First, note that the PostgreSQL database is external to the cluster, as it is managed by the cloud provider and not part of the Kubernetes setup. All of the pods in all of the nodes are connected to this same database in order to share data.
As mentioned, the application is split into two main parts: the Web API and SMTP Mail Transfer Agent. Both are so-called deployments, which means Kubernetes will distribute them (randomly) over the available nodes. Connecting users will be forwarded to any healthy instance at random by the load balancers, which handle incoming connections (not shown in the image).
Periodic tasks is a singular cron job that regularly checks for emails that could not be sent and should be retried. At this development stage, it would send out those emails from its own pod, just like the MTA pods do (spoiler: this will soon change!).

In short, this Kubernetes setup allows us to reliably relay incoming email while ensuring high availability. However, there is one big challenge we still have to tackle that we haven't discussed yet: IP addresses.

Juggling IP addresses

So far, the setup is pretty standard. However, there is one more requirement that we haven't mentioned yet. A big problem with email is that unsolicited messages (also referred to as spam) get sent out to lots of people at once by spammers. These messages, often containing either plain old advertising or full-on fraudulent scams, have prompted email service providers to implement spam filters. These spam filters aim to reduce the exposure to spam by either putting suspected spam messages into a separate folder or rejecting them outright.

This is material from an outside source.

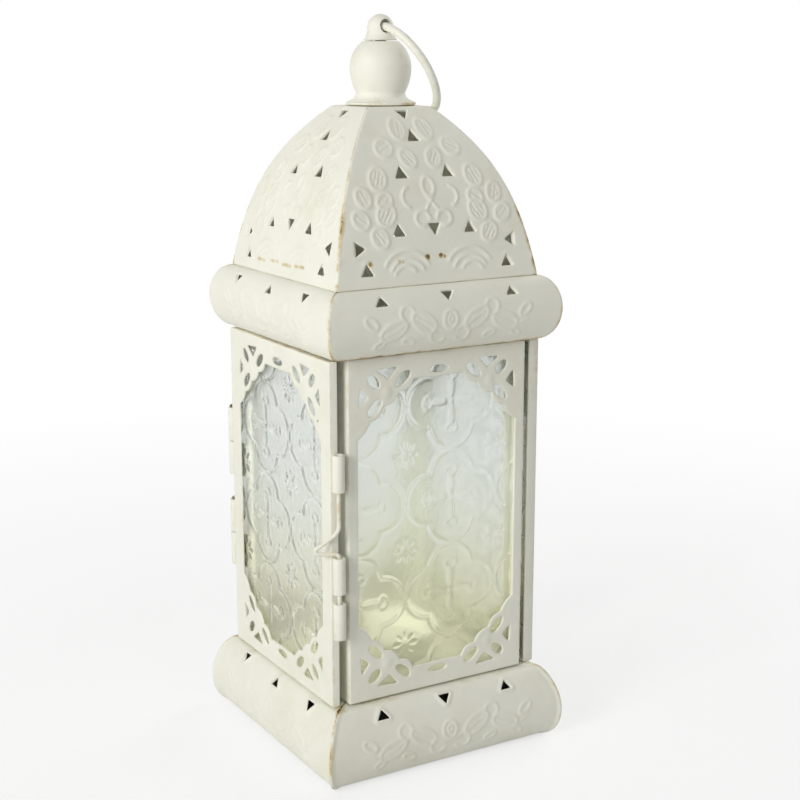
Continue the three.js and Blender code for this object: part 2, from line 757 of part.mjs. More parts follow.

As the chance of an email making it to an inbox and not just the spam folder depends highly on the IP address the email is sent from, we have to be controlling our outbound IP addresses. This is a twofold problem. Firstly, we want to use Remails’ own block of IP addresses with the cloud provider (which is usually called “bring your own IP”, or BYOIP), as it is a lot more difficult to build up a good reputation with public IPs from cloud providers. Secondly, we want to be in control of which IP address from our block is used for every mail we send.

The Finnish cloud provider UpCloud was able to fulfill the BYOIP requirement for us. For the second requirement, we will need to improve our Kubernetes architecture to take control of the network interfaces of the nodes. We want to be able to pick which IP address an email is sent from based on the email's sender, which allows us to offer high volume customers one or multiple IPs for their exclusive usage, so that their reputation is independent of other Remails customers.

Refactoring the Kubernetes architecture

In the setup as shown in the previous image, this is not possible, as the outbound IP is based on the IP of the node from which the email is sent. To gain control over the outbound IPs, we could simply run a single binary on a single machine with many IP addresses, but that would go completely against the requirement of high availability. So instead, we refactored our Kubernetes architecture to support both high availability and managed outbound IP addresses simultaneously:

The improved Kubernetes setup (simplified)

The above image provides a simplified overview of the current architecture. Let's take a look at it step by step:

We have previously already seen the Web API, which is running as a Kubernetes deployment randomly distributed over the nodes. Besides its original task to host the web interface, it also provides the public REST API and the documentation of that API.
We separated the SMTP Mail Transfer Agent into two parts: SMTP inbound and SMTP outbound. The inbound service is a deployment just as the Web API and is thus (randomly) distributed over the available nodes. A load balancer forwards inbound traffic to one of the healthy instances, just as with the Web API.
The SMTP outbound is one of the most significant changes compared to the previous architecture. Instead of being a deployment like most other pods, it runs as a Kubernetes DaemonSet. This ensures there is always exactly one instance running on each node. Additionally, we granted host-network access to those pods, which allows them to interact directly with the network interface installed on each node.
Another addition is the Cloud IP manager. This is responsible for making sure each node is assigned the required IP addresses by the cloud provider by interacting with the cloud provider’s API. Note that a node can have multiple IPs assigned from which the SMTP outbound pod can choose using its direct access to the network devices.
The other major change is the introduction of a central Message Bus. We designed this as a very lightweight and simple broadcast message bus without any deliverability guarantees. We'll explain the reasoning for this in the next paragraph. The message bus is used for communication between the different components. For example, if an email should be sent out, the Web API, SMTP inbound, or Periodic Tasks send a simple notification to the message bus with the message ID of the email and which outbound IP it should use. The outbound DaemonSets are listening for these notifications, filtering for messages that should be sent from an IP they have access to. After a sending attempt, the outbound pod responds with a status update.

The design choice of using a best-effort message bus might come as a surprise. It’s only a single instance, without a retry or failover mechanism. Nevertheless, our setup is highly available, as every action we perform is stored in the database. Imagine a new email reaches an SMTP inbound pod. First, it will store this in our database and subsequently trigger a notification to send the message. If that message does not reach the (correct) outbound pod for any reason, it will be automatically retried by the periodic tasks until it works out eventually. Thus, a failing message bus can cause a small delay, but it will not hinder us from accepting new emails and sending them out slightly later.

Conclusion

With the architecture described in this blog post, we managed to achieve high availability while at the same time making sure our application can choose which outbound IP to use when sending emails. This allows us to reliably send the emails from users using Remails' own IP block.

Try it out now!

Remails is currently in public beta, so if you're currently using a US provider and are interested in a European alternative, feel free to give it a try. There is a free¹ plan available, allowing you to send up to 3,000 emails per month. As soon as you need more, you can simply upgrade to a paid subscription.

If you’re interested in more technical details or even self-hosting, check out the code on GitHub!

Roadmap

Soon, we will add email notifications for invalid DNS records and quota warnings. We are also working on more moderation and privacy features, such as audit logs for organization admins and configurable shorter email retention periods. Furthermore, the ability to receive emails through Remails (useful for receiving bounced messages and DMARC reports) is also on our roadmap.